Information shown:
* start *

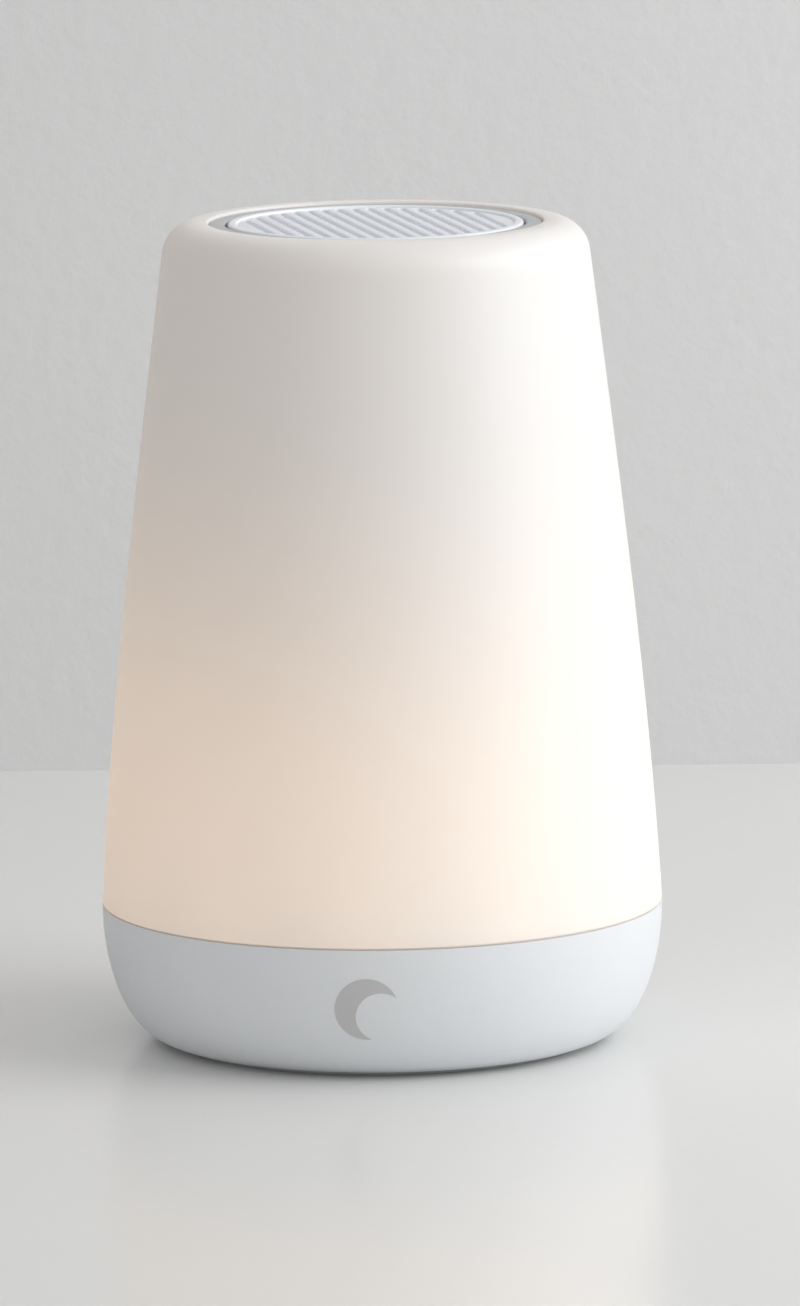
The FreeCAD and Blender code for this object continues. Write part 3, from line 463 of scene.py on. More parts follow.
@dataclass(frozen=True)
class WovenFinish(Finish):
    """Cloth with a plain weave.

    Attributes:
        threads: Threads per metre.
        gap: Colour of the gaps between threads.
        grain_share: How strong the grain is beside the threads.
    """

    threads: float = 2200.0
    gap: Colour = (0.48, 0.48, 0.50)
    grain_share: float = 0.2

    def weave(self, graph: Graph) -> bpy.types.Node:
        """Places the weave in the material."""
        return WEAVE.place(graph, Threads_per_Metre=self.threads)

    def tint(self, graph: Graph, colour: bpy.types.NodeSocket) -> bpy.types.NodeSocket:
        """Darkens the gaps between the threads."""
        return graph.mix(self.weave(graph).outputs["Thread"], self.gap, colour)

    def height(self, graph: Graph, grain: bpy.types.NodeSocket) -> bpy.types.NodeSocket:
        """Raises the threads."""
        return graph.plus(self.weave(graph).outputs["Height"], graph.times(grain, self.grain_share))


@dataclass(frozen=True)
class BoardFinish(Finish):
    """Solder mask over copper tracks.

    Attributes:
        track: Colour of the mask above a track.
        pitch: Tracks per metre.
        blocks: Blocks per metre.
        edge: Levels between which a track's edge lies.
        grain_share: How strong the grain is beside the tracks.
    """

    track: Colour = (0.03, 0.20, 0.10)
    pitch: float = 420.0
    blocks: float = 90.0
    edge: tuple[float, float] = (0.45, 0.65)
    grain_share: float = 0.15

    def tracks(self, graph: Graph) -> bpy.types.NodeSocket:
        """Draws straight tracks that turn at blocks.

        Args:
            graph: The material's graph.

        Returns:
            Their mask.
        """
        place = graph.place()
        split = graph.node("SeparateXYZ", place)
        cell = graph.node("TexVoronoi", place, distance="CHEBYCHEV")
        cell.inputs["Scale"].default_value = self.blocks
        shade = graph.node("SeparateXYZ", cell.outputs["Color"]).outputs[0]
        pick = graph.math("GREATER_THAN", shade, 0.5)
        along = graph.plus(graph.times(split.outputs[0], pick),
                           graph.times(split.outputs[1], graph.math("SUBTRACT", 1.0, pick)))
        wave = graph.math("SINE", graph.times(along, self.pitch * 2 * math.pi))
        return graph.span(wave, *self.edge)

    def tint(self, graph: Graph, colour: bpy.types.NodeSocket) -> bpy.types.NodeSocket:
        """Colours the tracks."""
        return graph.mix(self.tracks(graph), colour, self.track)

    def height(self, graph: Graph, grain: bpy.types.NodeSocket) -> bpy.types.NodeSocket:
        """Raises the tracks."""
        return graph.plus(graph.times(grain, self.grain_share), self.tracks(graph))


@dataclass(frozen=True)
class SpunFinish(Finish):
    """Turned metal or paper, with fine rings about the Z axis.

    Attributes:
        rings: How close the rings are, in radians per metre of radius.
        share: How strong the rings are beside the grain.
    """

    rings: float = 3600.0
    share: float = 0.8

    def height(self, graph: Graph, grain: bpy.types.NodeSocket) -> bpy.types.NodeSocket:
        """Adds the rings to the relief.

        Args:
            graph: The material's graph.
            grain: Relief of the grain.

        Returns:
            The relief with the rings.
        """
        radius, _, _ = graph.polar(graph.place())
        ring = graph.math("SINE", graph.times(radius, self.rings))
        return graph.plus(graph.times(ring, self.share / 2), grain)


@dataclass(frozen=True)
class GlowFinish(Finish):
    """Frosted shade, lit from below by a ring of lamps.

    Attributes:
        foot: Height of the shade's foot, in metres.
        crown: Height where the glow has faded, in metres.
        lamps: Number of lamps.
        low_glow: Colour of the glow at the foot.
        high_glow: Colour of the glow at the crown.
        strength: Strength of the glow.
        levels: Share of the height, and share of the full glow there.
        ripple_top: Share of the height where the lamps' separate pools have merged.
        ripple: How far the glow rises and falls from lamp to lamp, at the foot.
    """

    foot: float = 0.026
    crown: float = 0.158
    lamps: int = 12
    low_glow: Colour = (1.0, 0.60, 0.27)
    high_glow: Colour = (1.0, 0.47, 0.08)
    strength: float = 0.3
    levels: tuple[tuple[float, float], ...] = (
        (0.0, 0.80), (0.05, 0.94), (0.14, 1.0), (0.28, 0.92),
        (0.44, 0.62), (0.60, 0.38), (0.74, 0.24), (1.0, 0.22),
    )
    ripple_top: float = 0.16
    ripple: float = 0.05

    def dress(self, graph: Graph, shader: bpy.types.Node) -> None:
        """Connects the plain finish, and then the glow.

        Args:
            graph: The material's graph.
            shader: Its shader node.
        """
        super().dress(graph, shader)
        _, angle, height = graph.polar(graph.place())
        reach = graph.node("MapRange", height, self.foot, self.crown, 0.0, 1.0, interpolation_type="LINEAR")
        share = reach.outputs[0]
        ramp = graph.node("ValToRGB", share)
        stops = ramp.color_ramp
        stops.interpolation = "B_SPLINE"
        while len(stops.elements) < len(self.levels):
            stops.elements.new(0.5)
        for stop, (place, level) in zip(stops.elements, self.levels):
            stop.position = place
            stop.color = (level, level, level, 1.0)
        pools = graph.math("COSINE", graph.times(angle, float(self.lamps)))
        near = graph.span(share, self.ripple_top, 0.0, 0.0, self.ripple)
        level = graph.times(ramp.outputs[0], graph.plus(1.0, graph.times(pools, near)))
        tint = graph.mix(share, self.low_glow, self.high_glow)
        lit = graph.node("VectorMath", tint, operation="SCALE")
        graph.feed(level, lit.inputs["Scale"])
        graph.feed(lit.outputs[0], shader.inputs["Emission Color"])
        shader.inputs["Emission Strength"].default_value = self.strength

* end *
* start *

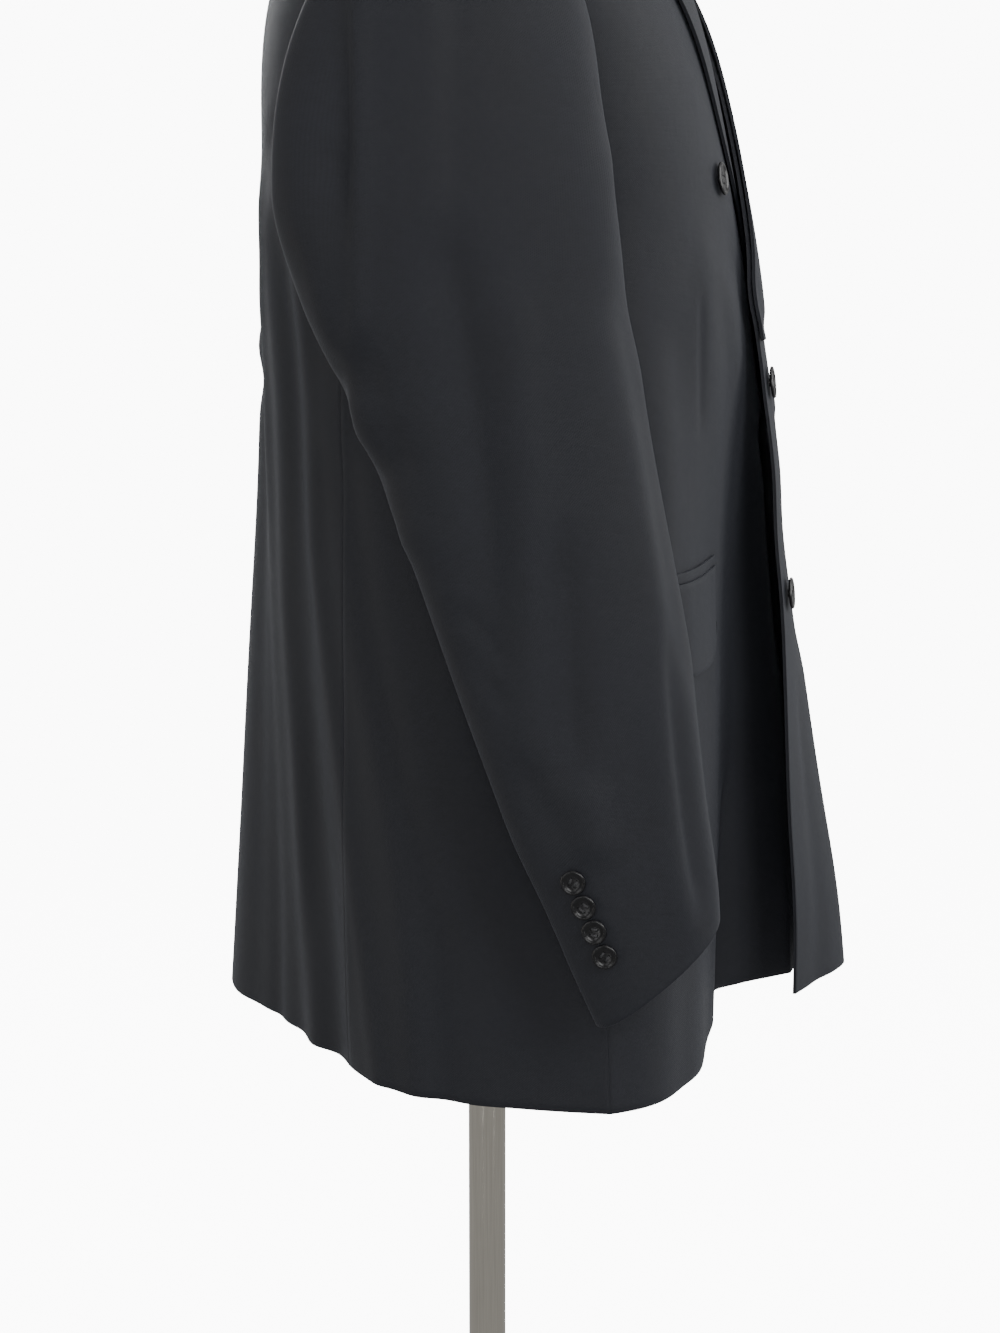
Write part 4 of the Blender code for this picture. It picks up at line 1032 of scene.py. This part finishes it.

* end *

Requirements:
Write out only the lines that run from the line containing "The FreeCAD and" through the line containing "return WEAVE.place(graph, Threads_per_Metre=self.threads)", both included, exactly as they appear above.

Full output:
The FreeCAD and Blender code for this object continues. Write part 3, from line 463 of scene.py on. More parts follow.
@dataclass(frozen=True)
class WovenFinish(Finish):
    """Cloth with a plain weave.

    Attributes:
        threads: Threads per metre.
        gap: Colour of the gaps between threads.
        grain_share: How strong the grain is beside the threads.
    """

    threads: float = 2200.0
    gap: Colour = (0.48, 0.48, 0.50)
    grain_share: float = 0.2

    def weave(self, graph: Graph) -> bpy.types.Node:
        """Places the weave in the material."""
        return WEAVE.place(graph, Threads_per_Metre=self.threads)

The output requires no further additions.